The matplotlib documentation offers several nice cheat-sheets that can be printed.
5.4 Graphing Arrays
Given a 2-D array of data, PyPlot treates each column as a series.
5.5 Comparing Populations
Exercises
Graph the following data set as a scatter plot. On the same plot, draw an approximate best fit line to the data (this is an estimate).

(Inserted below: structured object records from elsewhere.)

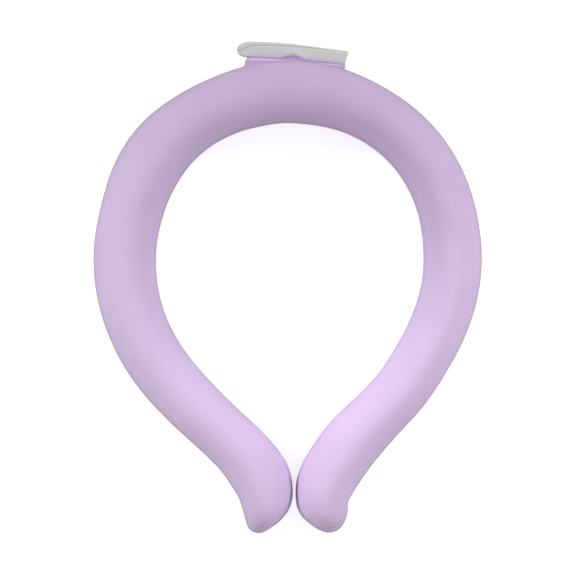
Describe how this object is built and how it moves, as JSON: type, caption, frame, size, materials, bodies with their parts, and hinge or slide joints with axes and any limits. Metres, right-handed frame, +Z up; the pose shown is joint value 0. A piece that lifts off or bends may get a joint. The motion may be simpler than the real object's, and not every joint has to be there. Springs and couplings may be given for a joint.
{
  "type": "cooling neck ring",
  "caption": "Soft cooling ring worn round the neck, open at the front, a coolant-filled tube with a sealed fill fin at its back.",
  "frame": {"origin": "middle of the footprint, on the surface that the ring lies on", "axes": "+Z up, out of the ring's plane; +Y towards the back of the ring, where the fill fin is, so the arms' tips point to -Y; +X to the right as seen from above with the back away"},
  "size_m": [0.1552, 0.196, 0.024],
  "materials": {
    "skin": "smooth matte lavender thermoplastic elastomer",
    "coolant": "set phase change wax, white",
    "film": "frosted grey film, a little glossy"
  },
  "bodies": {
    "root": {"ring_skin": "skin", "coolant_fill": "coolant", "seal_strip": "film"}
  },
  "joints": []
}
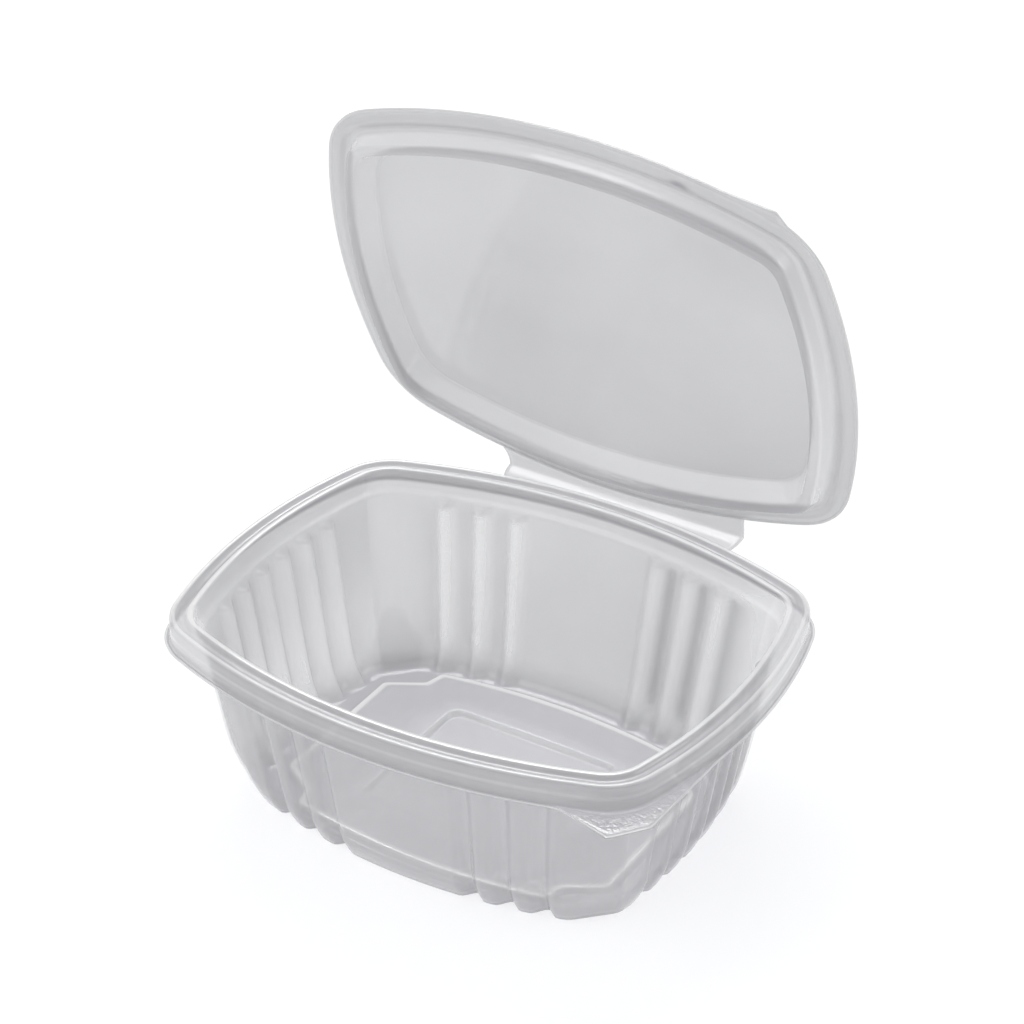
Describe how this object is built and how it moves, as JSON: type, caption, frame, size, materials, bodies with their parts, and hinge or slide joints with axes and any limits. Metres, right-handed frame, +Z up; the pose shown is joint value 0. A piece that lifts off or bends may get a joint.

x 0 1 2 3 4 5 6 7 8 9 y 12.5 13.1 13.2 13.2 13.8 14.1 15 14.8 14.9 15.1 Recreate the following graphs as closely as you can:


- Perform a reflex test (or use previous data). Have one person place their hand at the edge of a table with their fingers out. A second person holds a ruler just above the first person’s finger tips and lets go at a random time. Without moving their hand, the first person closes their fingers to stop the ruler. For each person,
- Collect 12 samples of how far the ruler falls before it is caught.
- Put the data into a NumPy array.
- Create a histogram for each person depicting the distribution of their reflex times.
- Create a box plot for each person depicting the distribution of their reflex times.
- Consider a pendulum with mass \(m\), length \(L\), and release angle \(\theta\). The period \(T\) of a pendulum is the amount of time it takes to complete one cycle of motion, swinging from one side to the other and then back again. To model the period of a pendulum, we want to determine the effect that each of the variables \(m\), \(L\), and \(\theta\) have on \(T\). We can explore this experimentally by keeping two of the variables constant while changing the third and looking for changes in \(T\).